フェイクニュースと認知戦

フェイクニュースと認知戦

2022-05-16

私たちが情報を受け取るときに『何をいったのか?』よりも『誰がいったのか?』の方が重要でした。

認知戦でも、誰がいったのか?という点がキモです。

認知戦におけるターゲットは、自国の人々です。

その中でも情報のあつかいに不慣れな人、もしくは現状に不満をいだいている人が標的になりやすいです。

情報のあつかい不慣れな人は、文字どおりですが、実は現状に不満をおぼえている人にも、ある種の情報がささります。

こういった人々は社会で、最低でも3割はいます。

この3割の『ものの見方や考え方』をコントロールすることに成功すれば、社会に影響をあたえます。

ボーリングでいう一番ピンで、これを倒すのに、もっぱら使用されるのがフェイクニュース。

かつては、政府の高官や企業の重役など、影響力のある人びとに対して、情報を隠すことが主流でした。

情報は上から下に流れるという法則があります。

上層部に情報を与えないとは、その社会、組織に属する人すべてに対して、情報を隠すことでした。このやり方で、『ものの見方や考え方』をコントロールしていました。

一方で、SNSが登場した後は、むしろフェイクニュースたくさん流します。

フェイクニュースを効率的に流すには、影響力のある人物の存材が欠かせません

この人物から特定の情報をリツイートしてもらいます。

たとえば、世界は陰の政府に支配されており、構成員は小児性愛者。
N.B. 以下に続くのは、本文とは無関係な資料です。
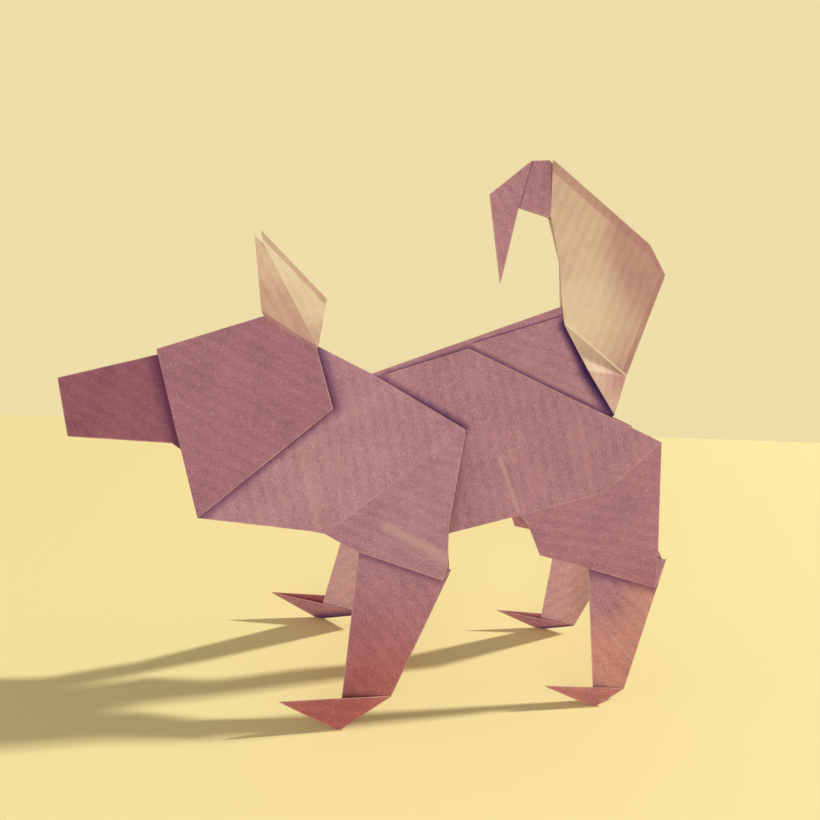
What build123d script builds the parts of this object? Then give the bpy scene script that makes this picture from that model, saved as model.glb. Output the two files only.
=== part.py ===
from build123d import *
import os

# A dog folded from one square of ribbed kraft paper, standing on its four paper feet.
# The origin is on the table under the middle of the dog: +Z up, the nose towards -X.
# Every flat panel of the folded sheet is a thin plate. Its corners are placed on the left side,
# at -Y, and the right side is its mirror image, joined to it along the ridges at Y = 0.
# Panels that share a fold share the two corners of that fold.

# Driving dimensions, in millimetres
dog_length = 120.0      # nose to the back corner of the hind leg
dog_height = 104.0      # table to the top of the tail
paper = 0.16            # thickness of the kraft sheet
chest_width = 19.0      # across the open bottom of the neck
cuff_width = 32.0       # across the elbows, where the lower front legs leave the upper ones
front_stance = 47.6     # between the points of the front feet
body_width = 14.8       # across the belly folds
hock_width = 21.2       # across the hocks, where the lower hind legs leave the thighs
hind_stance = 35.2      # between the points of the hind feet
tail_width = 3.8        # across the open front of the tail
ear_width = 6.6         # between the tips of the ears
foot_blunting = 0.35    # how far the table has pressed in the point of each foot

# Corners of each part of the dog: shares of the length from the middle towards the tail, of the
# half width of that part out from the mirror plane, and of the height above the table.
head_shares = {
    "nose_ridge": (-0.495, 0, 0.555),
    "nose_corner": (-0.476, 0.305, 0.458),
    "muzzle_ridge": (-0.350, 0, 0.604),
    "muzzle_jaw": (-0.322, 0.471, 0.455),
    "tuck_ridge": (-0.298, 0.040, 0.621),
    "tuck_jaw": (-0.268, 0.741, 0.418),
    "brow": (-0.351, 0, 0.614),
    "crown": (-0.190, 0, 0.683),
    "ear_notch": (-0.109, 0.156, 0.632),
    "cheek": (-0.080, 0.463, 0.527),
    "chest": (-0.279, 1, 0.334),
}
neck_shares = {
    "nape": (-0.185, 0, 0.674),
    "withers": (-0.017, 0, 0.587),
    "shoulder": (0.135, 0.526, 0.498),
    "brisket": (-0.083, 0.822, 0.302),
    "throat": (-0.107, 0.839, 0.308),
}
cuff_shares = {
    "forearm": (0.105, 0.780, 0.338),
    "elbow": (0.101, 1, 0.269),
    "cuff_back": (0.093, 1.048, 0.249),
    "cuff_front": (-0.032, 0.674, 0.279),
    "cuff_tip": (-0.060, 0.576, 0.291),
    "front_pleat_out": (0.109, 0.950, 0.262),
    "front_pleat_in": (0.110, 0.812, 0.259),
    "forearm_in": (0.105, 0.649, 0.329),
    "shin_top": (-0.027, 0.525, 0.303),
}
front_foot_shares = {
    "front_point": (-0.060, 1, 0),
    "front_heel_out": (0.018, 0.937, 0.055),
    "front_heel_in": (0.025, 0.769, 0.034),
    "front_toe": (-0.150, 1.021, 0.059),
}
body_shares = {
    "rump": (0.287, 0, 0.731),
    "rump_edge": (0.298, 0.096, 0.701),
    "tail_gate": (0.384, 0.660, 0.538),
    "tail_root": (0.294, 0.142, 0.699),
    "tail_flare": (0.334, 0.539, 0.618),
    "hip_front": (-0.001, 0.032, 0.584),
    "hip_step": (0.137, 0.096, 0.644),
    "hip": (0.463, 0.986, 0.492),
    "haunch": (0.372, 1.093, 0.393),
    "belly": (0.233, 1, 0.343),
    "belly_front": (0.120, 0.922, 0.304),
    "crimp_low": (0.032, 0.859, 0.273),
}
thigh_shares = {
    "hock": (0.469, 1, 0.278),
    "thigh_back": (0.468, 1.089, 0.215),
    "thigh_middle": (0.347, 0.933, 0.249),
    "thigh_front": (0.293, 0.865, 0.263),
    "thigh_tip": (0.270, 0.836, 0.269),
    "groin": (0.248, 0.738, 0.325),
    "hind_pleat_out": (0.489, 0.906, 0.265),
    "hind_pleat_in": (0.488, 0.792, 0.260),
    "haunch_in": (0.472, 0.783, 0.290),
    "hind_shin_top": (0.353, 0.830, 0.268),
}
hind_foot_shares = {
    "hind_point": (0.363, 1, 0),
    "hind_heel_out": (0.413, 0.966, 0.034),
    "hind_heel_in": (0.423, 0.830, 0.021),
    "hind_toe": (0.275, 1.006, 0.045),
}
tail_shares = {
    "tail_hinge": (0.414, 0, 0.604),
    "tail_knee": (0.461, 0, 0.804),
    "tail_back": (0.426, 0.274, 0.858),
    "tail_top": (0.244, 1, 0.995),
    "tail_lip": (0.252, 0.521, 0.897),
    "tail_hollow": (0.277, 0.105, 0.813),
    "tail_front": (0.286, 0.373, 0.745),
    "curl_top": (0.214, 0, 0.991),
    "curl_low": (0.198, 0.340, 0.908),
    "curl_lip_top": (0.243, 0.040, 0.995),
    "curl_lip_low": (0.251, 0.508, 0.894),
    "curl_tuck_top": (0.280, 0.690, 0.955),
    "curl_tuck_low": (0.286, 0.260, 0.875),
    "tip_bend": (0.151, 0, 0.926),
    "tip_end": (0.181, 0.080, 0.769),
}
ear_shares = {
    "ear_tip": (-0.209, 1, 0.821),
    "ear_point": (-0.200, 1.041, 0.832),
    "ear_cleft": (-0.195, 1.011, 0.807),
    "ear_front": (-0.195, 0.045, 0.692),
    "ear_back": (-0.096, 0.180, 0.720),
    "ear_base": (-0.106, 0.333, 0.632),
    "ear_tuck_front": (-0.171, 0.164, 0.645),
    "ear_tuck_back": (-0.130, 0.176, 0.622),
}

# The flat panels, each by its corners in order round its outline
panels = {
    "muzzle": ("nose_ridge", "nose_corner", "muzzle_jaw", "muzzle_ridge"),
    "muzzle_tuck": ("muzzle_ridge", "muzzle_jaw", "tuck_jaw"),
    "muzzle_tuck_top": ("muzzle_ridge", "tuck_jaw", "tuck_ridge"),
    "hood_front": ("brow", "crown", "chest"),
    "hood_cheek": ("crown", "ear_notch", "cheek", "chest"),
    "neck_lining": ("brow", "nape", "chest"),
    "neck": ("nape", "withers", "brisket", "throat", "chest"),
    "shoulder": ("withers", "shoulder", "brisket"),
    "crimp": ("withers", "shoulder", "crimp_low"),
    "upper_arm": ("shoulder", "forearm", "elbow", "cuff_back", "cuff_front", "cuff_tip", "brisket"),
    "cuff_return": ("cuff_front", "cuff_back", "front_pleat_out"),
    "cuff_return_front": ("cuff_front", "front_pleat_out", "shin_top"),
    "shin_out": ("shin_top", "front_point", "front_heel_out"),
    "calf_out": ("shin_top", "front_heel_out", "front_pleat_out"),
    "shin_in": ("shin_top", "front_point", "front_heel_in"),
    "calf_in": ("shin_top", "front_heel_in", "front_pleat_in"),
    "arm_lining": ("shoulder", "brisket", "shin_top"),
    "arm_lining_back": ("shoulder", "shin_top", "forearm_in"),
    "arm_lining_low": ("shin_top", "front_pleat_in", "forearm_in"),
    "front_foot_out": ("front_toe", "front_heel_out", "front_point"),
    "front_foot_in": ("front_toe", "front_heel_in", "front_point"),
    "rump_wall": ("withers", "rump", "rump_edge", "tail_gate", "belly"),
    "hip": ("withers", "hip_front", "hip_step", "hip", "haunch", "belly", "belly_front", "crimp_low"),
    "thigh": ("hip", "hock", "thigh_back", "thigh_middle", "thigh_front", "thigh_tip", "groin", "belly"),
    "thigh_return": ("thigh_middle", "thigh_back", "hind_pleat_out"),
    "thigh_return_front": ("thigh_middle", "hind_pleat_out", "hind_shin_top"),
    "hind_shin_out": ("hind_shin_top", "hind_point", "hind_heel_out"),
    "hind_calf_out": ("hind_shin_top", "hind_heel_out", "hind_pleat_out"),
    "hind_shin_in": ("hind_shin_top", "hind_point", "hind_heel_in"),
    "hind_calf_in": ("hind_shin_top", "hind_heel_in", "hind_pleat_in"),
    "thigh_lining": ("hip", "belly", "hind_shin_top"),
    "thigh_lining_back": ("hip", "hind_shin_top", "haunch_in"),
    "thigh_lining_low": ("hind_shin_top", "hind_pleat_in", "haunch_in"),
    "hind_foot_out": ("hind_toe", "hind_heel_out", "hind_point"),
    "hind_foot_in": ("hind_toe", "hind_heel_in", "hind_point"),
    "tail_return": ("rump_edge", "tail_hinge", "tail_gate"),
    "tail_base": ("tail_root", "tail_hinge", "tail_flare"),
    "tail_base_low": ("tail_flare", "tail_hinge", "tail_gate"),
    "tail_lower": ("tail_root", "tail_hinge", "tail_knee"),
    "tail_middle": ("tail_root", "tail_knee", "tail_hollow", "tail_front"),
    "tail_upper": ("tail_hollow", "tail_knee", "tail_back", "tail_top", "tail_lip"),
    "tail_curl": ("curl_top", "curl_lip_top", "curl_lip_low", "curl_low"),
    "curl_tuck": ("curl_lip_top", "curl_tuck_top", "curl_lip_low"),
    "curl_tuck_lower": ("curl_tuck_top", "curl_tuck_low", "curl_lip_low"),
    "tail_tip_upper": ("curl_top", "tip_bend", "curl_low"),
    "tail_tip": ("tip_bend", "tip_end", "curl_low"),
    "ear_front": ("ear_tip", "ear_front", "ear_base", "ear_cleft"),
    "ear_back": ("ear_point", "ear_back", "ear_base", "ear_cleft"),
    "ear_tuck": ("ear_front", "ear_base", "ear_tuck_back"),
    "ear_tuck_front": ("ear_front", "ear_tuck_back", "ear_tuck_front"),
}


def place_corners(shares, width):
    """Corners on the left side, from their shares of the length, half the width and the height"""
    return {
        name: Vector(along * dog_length, -out * width / 2, up * dog_height - foot_blunting)
        for name, (along, out, up) in shares.items()
    }


def panel_plane(outline):
    """The plane through the middle of a panel's corners, square to their mean normal"""
    centre = sum(outline, Vector(0, 0, 0)) / len(outline)
    following = outline[1:] + outline[:1]
    normal = sum(((a - centre).cross(b - centre) for a, b in zip(outline, following)), Vector(0, 0, 0))
    return Plane(origin=centre, x_dir=outline[1] - outline[0], z_dir=normal)


corners = {
    **place_corners(head_shares, chest_width),
    **place_corners(neck_shares, chest_width),
    **place_corners(cuff_shares, cuff_width),
    **place_corners(front_foot_shares, front_stance),
    **place_corners(body_shares, body_width),
    **place_corners(thigh_shares, hock_width),
    **place_corners(hind_foot_shares, hind_stance),
    **place_corners(tail_shares, tail_width),
    **place_corners(ear_shares, ear_width),
}

with BuildPart() as folded_dog:
    for panel, names in panels.items():
        outline = [corners[name] for name in names]
        plane = panel_plane(outline)
        flat_outline = [plane.to_local_coords(corner) for corner in outline]
        with BuildSketch(plane):
            with BuildLine():
                Polyline(*[(corner.X, corner.Y) for corner in flat_outline], close=True)
            make_face()
            offset(amount=paper / 2, kind=Kind.INTERSECTION)
    extrude(amount=paper / 2, both=True)
    mirror(about=Plane.XZ)
    split(bisect_by=Plane.XY, keep=Keep.TOP)

folded_dog.part.label = "folded_dog"

os.makedirs("parts", exist_ok=True)
export_step(folded_dog.part, "parts/folded_dog.step")
print("solids", len(folded_dog.part.solids()), "volume", round(folded_dog.part.volume, 1))
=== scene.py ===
"""A dog folded from one square of ribbed kraft paper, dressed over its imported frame."""

import logging
import math
from dataclasses import dataclass, field
from enum import Enum

import bpy
import numpy as np
from mathutils import Matrix


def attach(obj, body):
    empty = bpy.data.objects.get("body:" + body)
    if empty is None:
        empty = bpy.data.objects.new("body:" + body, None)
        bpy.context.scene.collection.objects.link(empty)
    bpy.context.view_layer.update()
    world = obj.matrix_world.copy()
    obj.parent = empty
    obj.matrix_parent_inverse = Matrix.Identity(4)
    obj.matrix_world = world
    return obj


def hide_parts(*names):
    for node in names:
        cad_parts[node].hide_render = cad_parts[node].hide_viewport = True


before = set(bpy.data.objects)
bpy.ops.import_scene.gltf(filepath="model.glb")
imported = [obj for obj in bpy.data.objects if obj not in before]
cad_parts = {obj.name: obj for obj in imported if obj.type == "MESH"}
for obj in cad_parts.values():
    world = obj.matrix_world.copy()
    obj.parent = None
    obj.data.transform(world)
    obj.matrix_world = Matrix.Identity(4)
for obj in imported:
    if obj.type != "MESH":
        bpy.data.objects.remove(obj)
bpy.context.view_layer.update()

log = logging.getLogger("folded_dog")

NODE = "folded_dog"
MILLIMETRE = 0.001

Array = np.ndarray
Corners = dict[str, tuple[float, float, float]]
Places = dict[str, Array]
Mark = tuple[float, float]
Glow = tuple[tuple[str, float], ...]
EdgeWidths = tuple[tuple[str, str, float], ...]
Tree = bpy.types.NodeTree
Socket = bpy.types.NodeSocket

# Least length that a vector is divided by
TINY = 1e-12

# Waves in the paper: how many, their lengths in millimetres, and what brings their mean near to 1
WAVES = 4
WAVE_LENGTHS = (15, 40)
WAVE_GAIN = 1.6

# What a point reads that is near no edge (metres), in no edge's width (shares) or by no line
NO_EDGE = 1.0
NO_WIDTH = 9.0
NO_LINE = (0.0, 99.0, 0.0)


class Side(Enum):
    """The two sides of the dog, as the sign of Y. The photograph shows the left side."""

    LEFT = -1
    RIGHT = 1


class Ply(Enum):
    """How many layers of the sheet lie in a part of the dog."""

    FOLDED = "folded"
    SINGLE = "single"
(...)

米国のある政党筋の大物たちが、その組織に関係していると主張している団体があります。

この団体はSNS、とくにTwitterをたくみに使いこなしました。

Twitterといえば、元米国大統領がその使い手として有名でした(現在は使用禁止)。

元大統領は、この団体の主張をたくさんリツイートしました。目的は団体の主張を利用して、政敵の信用失墜をはかるためだったと考えられています。

大統領クラスともなると、フォロワーが世界中にたくさんいて、発言の信頼性も高い。

大統領がTwitterで情報をリツイートすればするほど、彼の発言が正しいと妄信する人があらわれたのです。

ついに、米国でも3割を超える人が妄信しはじめ、社会がゆらぎはじめました。

結果、昨年の1月に、この元大統領を信じる人たちが連邦議会を襲撃・占拠しました。

フェイクニュースを信じやすい3割の人たちの『ものの見方や考え方』に、ある意図をもった情報によって、社会を不安におとしいれることに成功したのです。

また人間は不安を感じると、安心したくなる生き物です。今度は安心するため、別の情報にすがりたくなります。

このすがりたい情報が安全な情報だとも限りません。

もっと悪意のある情報の可能性もあります。

繰り返しますが、この意図をもった情報は元大統領を介して発信されました。

まさに、『誰が言っているのか?』です。

『中身なんてどうでもいい』。

相手が信じれば、どんな情報であれ、その人にとっては本物です。

情報発信者の意図する行動を起こしてくれればいい。

現代n社会では、私たちの『ものの見方や考え方』がターゲットにされています。それが認知戦です。